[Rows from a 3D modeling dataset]

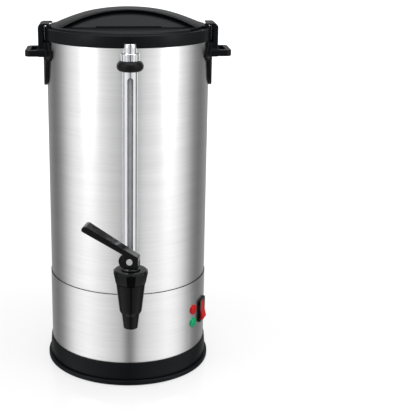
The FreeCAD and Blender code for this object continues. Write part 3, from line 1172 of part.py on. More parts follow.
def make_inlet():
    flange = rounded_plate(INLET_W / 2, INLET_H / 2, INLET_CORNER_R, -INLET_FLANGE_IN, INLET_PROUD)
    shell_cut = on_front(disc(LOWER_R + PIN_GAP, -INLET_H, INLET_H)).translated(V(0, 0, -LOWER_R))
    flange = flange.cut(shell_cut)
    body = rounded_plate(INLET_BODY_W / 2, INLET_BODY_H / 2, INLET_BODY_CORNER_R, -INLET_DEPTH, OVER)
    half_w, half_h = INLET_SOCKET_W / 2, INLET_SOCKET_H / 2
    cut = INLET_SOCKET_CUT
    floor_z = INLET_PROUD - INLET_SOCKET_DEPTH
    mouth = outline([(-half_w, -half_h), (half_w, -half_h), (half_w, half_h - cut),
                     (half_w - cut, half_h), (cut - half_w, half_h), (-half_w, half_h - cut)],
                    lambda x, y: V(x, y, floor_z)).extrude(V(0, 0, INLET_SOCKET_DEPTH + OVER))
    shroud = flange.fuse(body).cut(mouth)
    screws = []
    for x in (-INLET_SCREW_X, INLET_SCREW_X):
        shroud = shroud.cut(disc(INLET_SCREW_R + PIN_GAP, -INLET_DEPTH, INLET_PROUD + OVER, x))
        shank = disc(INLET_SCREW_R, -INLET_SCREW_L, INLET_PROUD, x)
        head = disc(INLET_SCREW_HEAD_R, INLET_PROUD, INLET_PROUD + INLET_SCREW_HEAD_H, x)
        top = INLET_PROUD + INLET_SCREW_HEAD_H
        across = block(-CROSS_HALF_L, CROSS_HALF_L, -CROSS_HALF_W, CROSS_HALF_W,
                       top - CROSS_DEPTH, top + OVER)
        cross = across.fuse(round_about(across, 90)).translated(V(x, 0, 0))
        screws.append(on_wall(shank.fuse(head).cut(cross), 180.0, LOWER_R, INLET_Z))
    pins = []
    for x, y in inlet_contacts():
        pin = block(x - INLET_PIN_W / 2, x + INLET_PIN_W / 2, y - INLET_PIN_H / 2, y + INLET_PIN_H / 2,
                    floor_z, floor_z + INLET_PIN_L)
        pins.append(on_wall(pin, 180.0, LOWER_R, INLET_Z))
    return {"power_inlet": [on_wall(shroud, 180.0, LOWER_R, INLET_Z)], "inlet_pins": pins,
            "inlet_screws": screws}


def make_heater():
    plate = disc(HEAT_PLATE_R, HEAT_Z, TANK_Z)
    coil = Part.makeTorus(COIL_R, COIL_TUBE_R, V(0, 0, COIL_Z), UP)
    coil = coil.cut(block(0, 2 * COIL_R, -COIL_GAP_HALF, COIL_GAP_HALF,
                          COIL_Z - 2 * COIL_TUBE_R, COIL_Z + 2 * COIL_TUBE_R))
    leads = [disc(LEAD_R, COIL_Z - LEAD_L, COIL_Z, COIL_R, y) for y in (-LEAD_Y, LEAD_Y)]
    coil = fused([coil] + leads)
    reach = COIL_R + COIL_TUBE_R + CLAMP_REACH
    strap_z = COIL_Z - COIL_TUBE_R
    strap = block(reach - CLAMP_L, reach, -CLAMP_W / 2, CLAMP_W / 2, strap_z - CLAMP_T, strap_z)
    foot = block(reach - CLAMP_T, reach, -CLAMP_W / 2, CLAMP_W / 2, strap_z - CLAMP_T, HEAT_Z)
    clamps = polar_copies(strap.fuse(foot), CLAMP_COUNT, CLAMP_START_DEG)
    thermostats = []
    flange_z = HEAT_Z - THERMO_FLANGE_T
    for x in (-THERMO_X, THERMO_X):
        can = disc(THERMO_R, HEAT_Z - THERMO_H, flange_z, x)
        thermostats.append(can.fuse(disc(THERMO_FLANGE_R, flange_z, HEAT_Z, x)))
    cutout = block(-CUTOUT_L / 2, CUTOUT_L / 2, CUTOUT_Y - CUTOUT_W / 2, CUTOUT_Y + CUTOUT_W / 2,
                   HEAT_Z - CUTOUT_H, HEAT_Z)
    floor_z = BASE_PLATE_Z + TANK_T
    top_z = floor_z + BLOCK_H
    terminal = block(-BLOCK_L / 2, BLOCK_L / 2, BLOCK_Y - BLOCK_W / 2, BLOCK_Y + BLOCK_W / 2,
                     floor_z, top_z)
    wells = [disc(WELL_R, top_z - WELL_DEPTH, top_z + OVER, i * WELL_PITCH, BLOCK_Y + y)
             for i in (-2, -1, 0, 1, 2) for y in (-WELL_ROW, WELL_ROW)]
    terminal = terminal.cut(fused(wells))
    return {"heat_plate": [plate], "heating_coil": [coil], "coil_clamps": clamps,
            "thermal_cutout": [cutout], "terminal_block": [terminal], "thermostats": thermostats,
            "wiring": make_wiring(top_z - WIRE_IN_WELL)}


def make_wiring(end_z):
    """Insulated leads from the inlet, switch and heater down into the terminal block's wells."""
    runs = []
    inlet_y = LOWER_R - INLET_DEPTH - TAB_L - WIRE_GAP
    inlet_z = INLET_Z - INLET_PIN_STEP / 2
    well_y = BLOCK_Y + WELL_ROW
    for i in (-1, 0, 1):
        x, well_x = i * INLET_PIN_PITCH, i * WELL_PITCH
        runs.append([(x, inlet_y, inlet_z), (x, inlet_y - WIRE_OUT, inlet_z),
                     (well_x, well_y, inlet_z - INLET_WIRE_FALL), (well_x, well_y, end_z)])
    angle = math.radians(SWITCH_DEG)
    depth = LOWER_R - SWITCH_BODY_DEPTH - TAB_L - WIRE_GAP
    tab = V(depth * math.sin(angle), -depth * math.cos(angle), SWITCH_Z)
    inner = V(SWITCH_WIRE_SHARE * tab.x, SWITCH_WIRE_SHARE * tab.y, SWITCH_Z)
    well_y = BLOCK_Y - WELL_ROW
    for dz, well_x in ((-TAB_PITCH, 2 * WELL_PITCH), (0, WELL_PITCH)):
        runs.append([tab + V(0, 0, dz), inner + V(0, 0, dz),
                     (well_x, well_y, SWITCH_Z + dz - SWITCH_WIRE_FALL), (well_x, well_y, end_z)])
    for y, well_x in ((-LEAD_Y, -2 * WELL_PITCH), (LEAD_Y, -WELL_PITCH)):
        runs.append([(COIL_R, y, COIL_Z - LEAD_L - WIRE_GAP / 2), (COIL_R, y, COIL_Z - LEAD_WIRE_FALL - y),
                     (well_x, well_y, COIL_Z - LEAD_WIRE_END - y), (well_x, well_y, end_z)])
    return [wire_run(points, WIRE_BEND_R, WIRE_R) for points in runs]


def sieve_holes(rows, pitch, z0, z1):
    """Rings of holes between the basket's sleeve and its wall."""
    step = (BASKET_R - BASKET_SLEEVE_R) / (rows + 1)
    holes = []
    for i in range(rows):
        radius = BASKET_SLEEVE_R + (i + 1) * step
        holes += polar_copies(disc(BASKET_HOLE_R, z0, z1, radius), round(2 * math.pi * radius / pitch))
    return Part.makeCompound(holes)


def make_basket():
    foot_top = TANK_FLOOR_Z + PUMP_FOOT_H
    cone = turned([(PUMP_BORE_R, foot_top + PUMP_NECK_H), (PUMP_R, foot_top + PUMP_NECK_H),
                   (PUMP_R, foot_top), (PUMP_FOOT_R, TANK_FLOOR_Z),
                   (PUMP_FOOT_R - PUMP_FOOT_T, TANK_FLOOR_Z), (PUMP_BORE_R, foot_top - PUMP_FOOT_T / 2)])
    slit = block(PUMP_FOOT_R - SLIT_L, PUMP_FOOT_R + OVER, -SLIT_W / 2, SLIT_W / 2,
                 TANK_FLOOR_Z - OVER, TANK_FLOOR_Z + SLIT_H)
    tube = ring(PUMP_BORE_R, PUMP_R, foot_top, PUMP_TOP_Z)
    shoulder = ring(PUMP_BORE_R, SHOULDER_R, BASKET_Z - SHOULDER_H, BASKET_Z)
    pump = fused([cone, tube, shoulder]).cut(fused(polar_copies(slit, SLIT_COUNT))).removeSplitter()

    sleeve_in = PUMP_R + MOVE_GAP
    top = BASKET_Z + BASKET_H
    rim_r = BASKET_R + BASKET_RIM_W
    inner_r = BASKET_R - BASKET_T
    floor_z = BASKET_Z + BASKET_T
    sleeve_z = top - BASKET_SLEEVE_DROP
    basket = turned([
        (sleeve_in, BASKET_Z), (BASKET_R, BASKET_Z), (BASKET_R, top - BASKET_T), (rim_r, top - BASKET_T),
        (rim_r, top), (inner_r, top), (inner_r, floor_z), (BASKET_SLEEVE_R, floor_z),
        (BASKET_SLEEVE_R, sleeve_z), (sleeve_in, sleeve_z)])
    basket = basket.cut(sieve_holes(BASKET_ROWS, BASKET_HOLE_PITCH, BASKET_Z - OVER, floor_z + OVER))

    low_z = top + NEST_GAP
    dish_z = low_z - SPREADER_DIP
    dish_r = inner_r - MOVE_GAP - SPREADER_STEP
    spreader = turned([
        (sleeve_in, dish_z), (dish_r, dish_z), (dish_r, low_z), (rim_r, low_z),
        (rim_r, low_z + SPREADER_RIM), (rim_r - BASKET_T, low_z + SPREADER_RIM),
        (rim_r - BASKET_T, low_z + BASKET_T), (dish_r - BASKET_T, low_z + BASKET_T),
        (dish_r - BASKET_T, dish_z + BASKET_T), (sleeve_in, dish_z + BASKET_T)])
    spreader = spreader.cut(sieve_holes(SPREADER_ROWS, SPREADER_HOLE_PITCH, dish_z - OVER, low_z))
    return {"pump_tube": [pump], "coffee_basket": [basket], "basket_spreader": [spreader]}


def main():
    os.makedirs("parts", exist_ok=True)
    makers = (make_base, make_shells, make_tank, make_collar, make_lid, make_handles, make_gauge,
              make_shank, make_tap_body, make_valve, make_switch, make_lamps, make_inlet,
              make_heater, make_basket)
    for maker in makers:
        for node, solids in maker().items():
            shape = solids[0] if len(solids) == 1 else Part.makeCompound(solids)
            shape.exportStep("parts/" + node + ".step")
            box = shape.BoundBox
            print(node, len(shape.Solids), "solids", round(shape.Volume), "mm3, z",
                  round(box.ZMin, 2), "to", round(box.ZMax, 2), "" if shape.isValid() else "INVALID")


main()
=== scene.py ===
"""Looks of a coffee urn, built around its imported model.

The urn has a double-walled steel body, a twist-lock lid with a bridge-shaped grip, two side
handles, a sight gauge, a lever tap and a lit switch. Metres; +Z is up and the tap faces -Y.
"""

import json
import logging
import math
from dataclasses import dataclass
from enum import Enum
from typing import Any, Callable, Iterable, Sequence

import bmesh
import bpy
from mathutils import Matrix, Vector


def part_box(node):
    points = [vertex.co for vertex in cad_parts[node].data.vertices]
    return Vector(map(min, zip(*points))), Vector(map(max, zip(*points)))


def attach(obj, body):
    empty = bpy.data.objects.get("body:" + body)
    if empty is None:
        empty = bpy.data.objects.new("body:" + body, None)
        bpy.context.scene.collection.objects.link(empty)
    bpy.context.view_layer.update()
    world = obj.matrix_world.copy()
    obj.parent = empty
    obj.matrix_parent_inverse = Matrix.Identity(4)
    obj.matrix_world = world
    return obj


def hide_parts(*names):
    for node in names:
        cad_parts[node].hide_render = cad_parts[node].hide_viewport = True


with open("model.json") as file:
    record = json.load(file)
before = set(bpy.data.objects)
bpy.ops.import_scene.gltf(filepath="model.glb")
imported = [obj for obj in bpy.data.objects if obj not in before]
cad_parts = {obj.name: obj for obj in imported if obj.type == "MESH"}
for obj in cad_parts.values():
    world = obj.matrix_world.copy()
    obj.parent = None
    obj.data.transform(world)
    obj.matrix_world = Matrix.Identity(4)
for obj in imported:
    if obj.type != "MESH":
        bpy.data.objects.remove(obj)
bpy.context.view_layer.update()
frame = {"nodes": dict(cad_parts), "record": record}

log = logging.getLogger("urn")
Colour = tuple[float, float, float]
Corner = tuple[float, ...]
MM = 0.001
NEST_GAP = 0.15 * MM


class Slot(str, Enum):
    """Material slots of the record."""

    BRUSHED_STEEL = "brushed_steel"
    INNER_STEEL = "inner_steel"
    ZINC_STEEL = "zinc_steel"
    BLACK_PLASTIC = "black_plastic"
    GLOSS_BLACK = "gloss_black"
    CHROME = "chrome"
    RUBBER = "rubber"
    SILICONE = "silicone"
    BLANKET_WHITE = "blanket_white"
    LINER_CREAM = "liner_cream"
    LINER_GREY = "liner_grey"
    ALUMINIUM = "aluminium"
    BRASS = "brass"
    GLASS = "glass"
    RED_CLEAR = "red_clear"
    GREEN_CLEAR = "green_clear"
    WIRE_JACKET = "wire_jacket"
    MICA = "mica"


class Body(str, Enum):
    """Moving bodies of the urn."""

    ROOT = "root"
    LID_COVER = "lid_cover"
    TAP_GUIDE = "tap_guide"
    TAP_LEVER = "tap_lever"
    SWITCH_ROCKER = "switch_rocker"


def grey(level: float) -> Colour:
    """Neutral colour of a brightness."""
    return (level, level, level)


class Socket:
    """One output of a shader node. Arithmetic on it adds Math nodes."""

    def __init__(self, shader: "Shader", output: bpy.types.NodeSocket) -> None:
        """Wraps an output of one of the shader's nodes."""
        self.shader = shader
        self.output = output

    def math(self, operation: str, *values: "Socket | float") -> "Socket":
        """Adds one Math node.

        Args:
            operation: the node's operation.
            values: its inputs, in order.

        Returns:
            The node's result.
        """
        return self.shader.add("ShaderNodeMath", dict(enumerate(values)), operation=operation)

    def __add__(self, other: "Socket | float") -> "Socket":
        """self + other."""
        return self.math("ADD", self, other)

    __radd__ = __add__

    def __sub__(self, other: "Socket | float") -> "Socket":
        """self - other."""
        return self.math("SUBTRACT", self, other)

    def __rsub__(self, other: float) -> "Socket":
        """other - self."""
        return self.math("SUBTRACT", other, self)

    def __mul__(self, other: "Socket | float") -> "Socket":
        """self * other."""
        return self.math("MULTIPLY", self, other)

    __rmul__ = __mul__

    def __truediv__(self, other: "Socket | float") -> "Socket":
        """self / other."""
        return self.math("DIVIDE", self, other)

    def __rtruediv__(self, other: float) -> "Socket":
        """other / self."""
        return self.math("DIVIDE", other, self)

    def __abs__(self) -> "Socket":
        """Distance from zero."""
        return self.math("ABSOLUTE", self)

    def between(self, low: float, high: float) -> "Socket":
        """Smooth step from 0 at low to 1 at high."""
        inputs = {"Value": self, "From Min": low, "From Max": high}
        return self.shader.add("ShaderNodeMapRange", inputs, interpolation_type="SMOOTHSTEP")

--

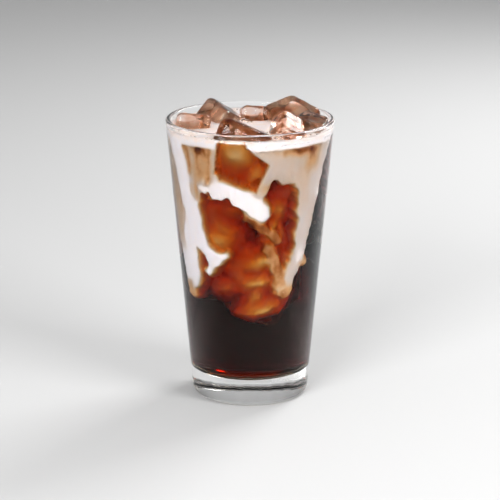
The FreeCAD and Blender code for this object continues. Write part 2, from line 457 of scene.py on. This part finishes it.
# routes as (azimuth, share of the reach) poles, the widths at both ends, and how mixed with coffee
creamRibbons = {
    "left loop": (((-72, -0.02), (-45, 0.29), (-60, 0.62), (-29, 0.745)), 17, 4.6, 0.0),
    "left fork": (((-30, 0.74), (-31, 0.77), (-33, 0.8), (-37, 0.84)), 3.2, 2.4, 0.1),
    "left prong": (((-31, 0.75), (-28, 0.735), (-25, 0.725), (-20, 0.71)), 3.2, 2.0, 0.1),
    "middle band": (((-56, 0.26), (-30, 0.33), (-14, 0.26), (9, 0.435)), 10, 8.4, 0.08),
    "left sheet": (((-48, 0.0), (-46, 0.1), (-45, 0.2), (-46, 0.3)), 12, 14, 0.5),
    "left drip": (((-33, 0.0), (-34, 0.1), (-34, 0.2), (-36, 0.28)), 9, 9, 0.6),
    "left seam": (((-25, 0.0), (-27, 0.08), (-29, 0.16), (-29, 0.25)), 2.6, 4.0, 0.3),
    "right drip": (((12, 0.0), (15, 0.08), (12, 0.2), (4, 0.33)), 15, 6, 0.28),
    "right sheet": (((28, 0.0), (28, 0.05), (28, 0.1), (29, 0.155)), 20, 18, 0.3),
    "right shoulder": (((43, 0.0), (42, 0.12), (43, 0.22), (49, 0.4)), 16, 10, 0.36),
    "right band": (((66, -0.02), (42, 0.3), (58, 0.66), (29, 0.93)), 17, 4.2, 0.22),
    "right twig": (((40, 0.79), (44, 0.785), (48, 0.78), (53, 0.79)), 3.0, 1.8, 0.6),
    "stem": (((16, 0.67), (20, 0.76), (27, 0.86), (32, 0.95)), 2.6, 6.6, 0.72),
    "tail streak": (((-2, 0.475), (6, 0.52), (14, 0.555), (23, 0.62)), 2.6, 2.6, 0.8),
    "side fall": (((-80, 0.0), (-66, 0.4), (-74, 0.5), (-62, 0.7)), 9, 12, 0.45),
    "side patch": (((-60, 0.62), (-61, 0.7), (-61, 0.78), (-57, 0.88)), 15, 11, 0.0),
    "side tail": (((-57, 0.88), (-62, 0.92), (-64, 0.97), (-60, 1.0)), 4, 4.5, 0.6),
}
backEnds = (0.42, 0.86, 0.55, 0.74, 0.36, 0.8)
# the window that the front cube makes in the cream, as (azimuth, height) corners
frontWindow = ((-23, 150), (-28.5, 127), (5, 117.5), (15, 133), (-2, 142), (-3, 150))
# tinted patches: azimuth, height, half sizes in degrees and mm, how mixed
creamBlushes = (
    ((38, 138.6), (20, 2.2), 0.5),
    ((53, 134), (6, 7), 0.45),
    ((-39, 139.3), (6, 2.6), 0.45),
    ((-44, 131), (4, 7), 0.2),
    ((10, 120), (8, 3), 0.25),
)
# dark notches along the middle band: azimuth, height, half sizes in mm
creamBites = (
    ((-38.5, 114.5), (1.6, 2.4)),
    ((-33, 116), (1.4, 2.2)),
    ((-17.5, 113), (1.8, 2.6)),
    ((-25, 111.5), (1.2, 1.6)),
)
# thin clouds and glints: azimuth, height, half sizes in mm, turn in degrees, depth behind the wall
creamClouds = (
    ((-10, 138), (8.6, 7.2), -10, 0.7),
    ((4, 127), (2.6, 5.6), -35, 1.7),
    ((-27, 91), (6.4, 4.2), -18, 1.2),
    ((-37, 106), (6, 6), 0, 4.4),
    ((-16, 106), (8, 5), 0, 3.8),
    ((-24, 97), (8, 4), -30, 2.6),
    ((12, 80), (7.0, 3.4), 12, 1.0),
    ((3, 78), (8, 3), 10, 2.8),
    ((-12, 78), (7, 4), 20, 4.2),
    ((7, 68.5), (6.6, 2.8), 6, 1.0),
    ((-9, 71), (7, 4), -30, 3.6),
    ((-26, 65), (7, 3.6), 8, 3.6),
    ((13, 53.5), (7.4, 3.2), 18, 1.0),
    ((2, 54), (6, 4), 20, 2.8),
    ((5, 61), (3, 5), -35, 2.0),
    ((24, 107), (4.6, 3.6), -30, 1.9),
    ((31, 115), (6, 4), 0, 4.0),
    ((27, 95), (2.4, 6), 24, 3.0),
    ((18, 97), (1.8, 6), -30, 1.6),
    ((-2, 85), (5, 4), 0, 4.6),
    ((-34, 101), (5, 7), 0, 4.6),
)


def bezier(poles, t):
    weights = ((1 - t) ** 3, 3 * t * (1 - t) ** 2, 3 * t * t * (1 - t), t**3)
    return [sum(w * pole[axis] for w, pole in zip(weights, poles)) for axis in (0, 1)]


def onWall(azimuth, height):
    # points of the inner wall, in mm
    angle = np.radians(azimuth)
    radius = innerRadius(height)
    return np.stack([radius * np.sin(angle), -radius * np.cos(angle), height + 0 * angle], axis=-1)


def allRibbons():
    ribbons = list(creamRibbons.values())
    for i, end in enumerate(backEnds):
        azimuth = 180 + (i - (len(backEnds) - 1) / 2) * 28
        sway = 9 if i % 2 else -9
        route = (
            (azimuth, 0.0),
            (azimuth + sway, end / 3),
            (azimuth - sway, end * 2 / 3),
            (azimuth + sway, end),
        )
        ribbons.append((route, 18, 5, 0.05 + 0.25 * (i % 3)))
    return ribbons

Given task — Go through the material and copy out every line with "Write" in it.

Right answer —
The FreeCAD and Blender code for this object continues. Write part 3, from line 1172 of part.py on. More parts follow.
The FreeCAD and Blender code for this object continues. Write part 2, from line 457 of scene.py on. This part finishes it.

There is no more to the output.